PubChem's fingerprint file would be 2.3 GB. If the mmap access scales
to that file size then I can compute all its Tanimoto values in about
20 seconds, which is is impressively fast.
Python and NumPy startup costs
My reference C code could in theory calculate Tanimoto values for
PubChem in 8 seconds so my Python program timings, even with mmap,
seems rather slow. Then again, these aren't computing the same
things. For one thing, by simply scaling the time I'm exaggerating
the overhead of starting Python. That should not be affected by the
number of compounds to compute.
I changed the last few lines of the "print_similarity3.py" file so I
could see how much time was spent in running "block_similarity"
It was 0.90 seconds out of a total time of 1.28 seconds.
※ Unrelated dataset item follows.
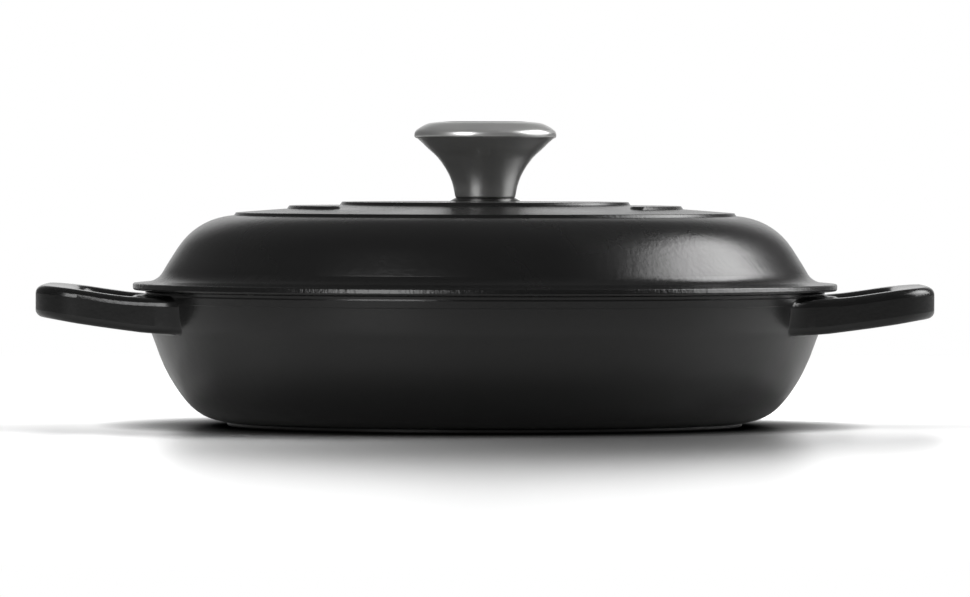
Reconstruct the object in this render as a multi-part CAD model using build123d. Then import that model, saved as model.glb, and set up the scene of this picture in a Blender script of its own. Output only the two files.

That means
0.4 seconds is being spend on startup costs? That's unexpected. Of
that, Python's startup time is 0.05 seconds
For whatever reason, 'import numpy' also imports a huge number of
modules, about half of which are submodules.
>>> import sys
>>> len(sys.modules)
28
>>> import numpy
>>> len(sys.modules)
225
>>> len([s for s in sorted(sys.modules) if 'numpy' in s])
127
>>>
Timing just 'libtanimoto.block_similarity' gave me 0.9 seconds. Of
that, the difference between
for (i=0; i<num_bytes; i++) {
b += _popcount_counts[targets[i]];
c += _popcount_counts[query[i]&targets[i]];
}
and
for (i=0; i<num_bytes; i++) {
b += targets[i];
c += query[i]&targets[i];
}
is 0.88 seconds vs. 0.50 seconds. Okay, I'm convinced now that most
of the time is now being spent on the Tanimoto calculation. I figured
out where more of the time is being spent (replacing "i<num_bytes"
with "i<128" brings the time to 0.84 seconds, and my fast code
worked on 32 bit integers instead of doing character lookups), but
I'll work on that in the next essay.